Secretary of the Treasury
The biggest economic policy news to hit the wires in 2018 hardly sprouted out of traditional executive branch policy-making. The White House mostly kept to the sidelines as Congressional committees hashed out last year’s tax reform, and by all accounts, Trump’s announcement of harsh new tariffs last month blindsided even his closest advisers. But through it all, Treasury Secretary Steven Mnuchin has been a dependable cheerleader for the president’s blend of protectionism and free-marketeering, lending him impressive staying power in an administration marked by whiplash turnover. Within the capital, the Treasury Department’s stone’s throw proximity to the White House means that Mnuchin is “always on the scene,” Politico has reported, attending meetings that are only tangentially related to Treasury business. As a result, he’s weighed in on everything from denuclearization in Iran and North Korea to the administration’s policy on affordable housing finance. Moreover, Mnuchin’s ability to weather a controversy over his use of government airplanes—the exact scenario that brought down Health and Human Services Secretary Tom Price—could be a sign of his relative strength in the administration. One of several Trumpland alumni of Goldman Sachs, the 55-year-old Yale University graduate brings deep Wall Street ties to Washington that continue to make him an important link between the White House and the financial industry.

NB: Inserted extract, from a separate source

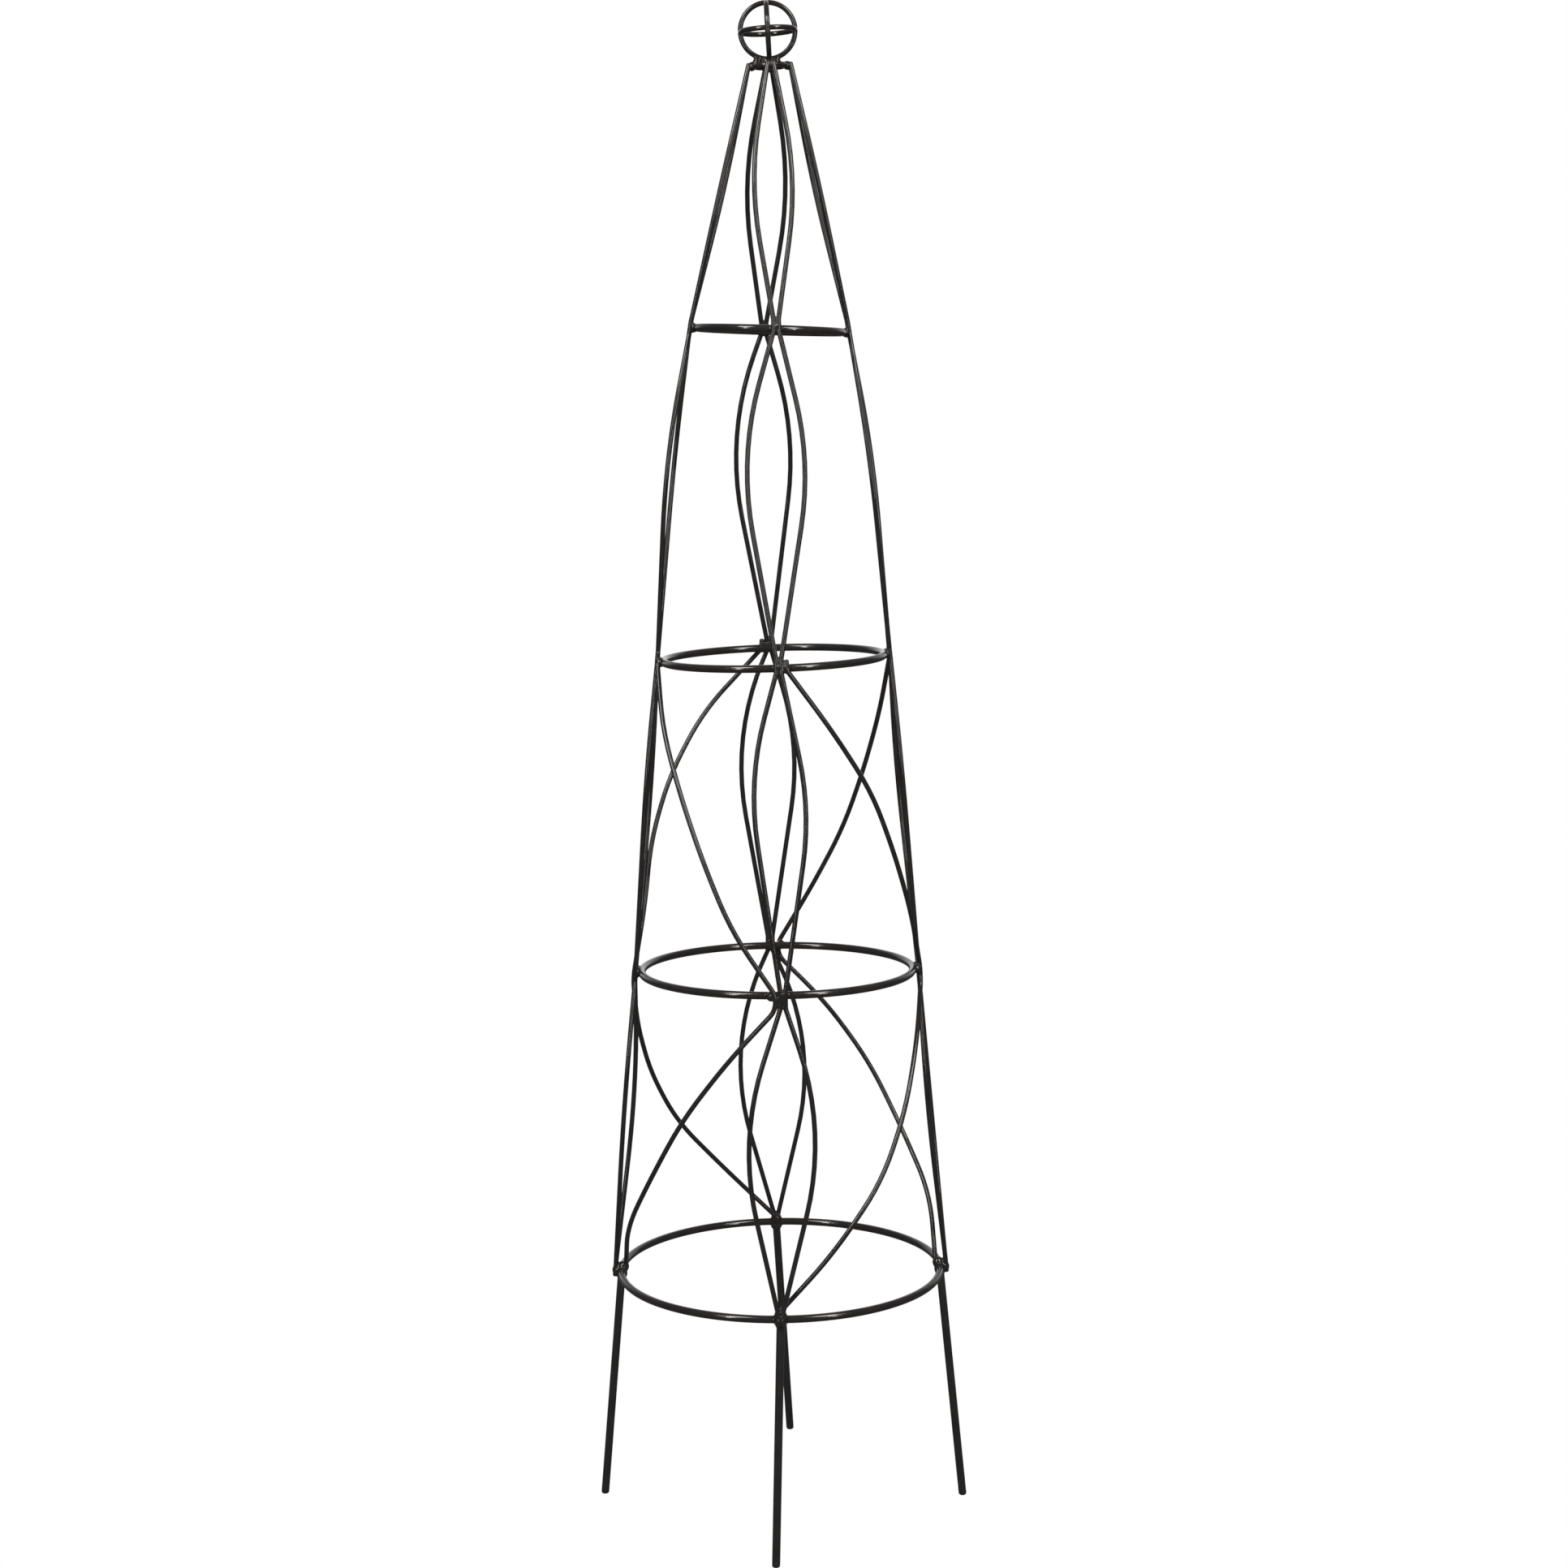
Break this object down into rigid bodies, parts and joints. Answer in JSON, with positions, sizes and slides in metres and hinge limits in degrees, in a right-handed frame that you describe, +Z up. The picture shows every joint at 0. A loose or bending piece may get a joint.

Director of the Office of Management and Budget; Acting Director of the Consumer Financial Protection Bureau
Mick Mulvaney, a former Republican congressman who represented South Carolina’s fifth congressional district in the House of Representatives for six years, placed himself at the center of a bizarre Washington spectacle last November when Richard Cordray, the Obama appointee who served as the first director of the newfangled Consumer Financial Protection Bureau (CFPB), stepped aside. Trump appointed Mulvaney—who was already serving as the chief of the Office of Management and Budget—to take Cordray’s place, while Cordray’s deputy, Democrat Leandra English, argued that the job was rightfully hers. For a few confusing days, both showed up to work, with each attempting to control the agency from competing offices, until a federal judge ruled that Mulvaney was the proper heir.
In the months since, Mulvaney has crusaded from within against what he sees as the CFPB’s overbroad mandate, declining to submit a request for any congressional funding whatsoever for the agency. But don’t mistake Mulvaney for a dogmatic spendthrift. In his budget office role, Mulvaney presided this February over a federal budget process that plans for a trillion-dollar deficit in 2019, with overall levels of U.S. debt planned to rise by $7.1 trillion over the next 10 years. And all that deficit spending is already having an effect on financial markets. In just one week in February, the government issued more than a quarter of a trillion dollars in new obligations, sending two-year yields tumbling as investors demanded compensation for absorbing a rapid ramp-up in supply.
Given Mulvaney’s dual executive-branch roles at two separate control panels, few individuals have more concentrated leverage over U.S. financial markets.
Secretary of Commerce
As commerce secretary, Wilbur Ross has forged a less dynamic portfolio than some of his counterparts in Donald Trump’s cabinet, but Ross’ power to shape economic policy—especially in the area of international trade—should not be underestimated. Granted, the 80-year-old New Jersey native—once thought to be a billionaire but revealed in financial disclosures last year to land somewhat shy of that mark—generated embarrassing headlines this January, when Axios reported that Ross has a penchant for snoozing during high-level meetings.
But the Yale University and Harvard Business School graduate stands to play a crucial role overseeing tariffs on steel and aluminum that Trump announced in March, vested as he is with the power to adjudicate exclusions and exceptions to fees on foreign imports. Given that equity markets retreated sharply as fears of a trade war mounted in the weeks since, investors economy wide will stay keenly attuned to the details of how any new tariffs will be rolled out.
But Ross’ most far-reaching influence may well come in the form of his responsibility for the U.S. Census Bureau, set to next conduct its all-important decennial survey in 2020. That project’s results will have long-term implications for the shape of congressional districts and the disbursement of federal funds until at least 2030. It’s a role that puts the Department of Commerce, and by extension Ross, at the center of key questions of how Americans are represented in Washington and how the U.S. government allocates its resources.
Secretary of Housing and Urban Development
As documented in their tributes on our Power 50 list, the two big government-sponsored entities in the multifamily market, Fannie Mae and Freddie Mac, turned in record-breaking volumes in the housing sector in 2017. That’s evidence that despite nostalgia for the American dream of home ownership, shared housing has an increasingly important place in the American landscape—and a sign that federal policy plays a crucial role in shaping where working Americans call home.
Ben Carson, the accomplished neurosurgeon at the center of that effort in the Trump era, was always going to be an unlikely candidate for the post, having previously worked neither in government nor in any capacity connected to real estate. In his first year and change on the job, his efforts to house needy Americans have proceeded with ambivalence, pairing a new $2 billion grant to fund nationwide homelessness programs with exhortations that public housing not provide too many perks, lest those who benefit grow too comfortable there. But with broad control over crucial housing initiatives like the Section 8 program for federal rent assistance and the low-income housing tax credit, Carson—if he is destined to remain in the job despite complaints of his mishandling of an office interior-design budget—stands to exert considerable power over the status of America’s federally assisted multifamily stock.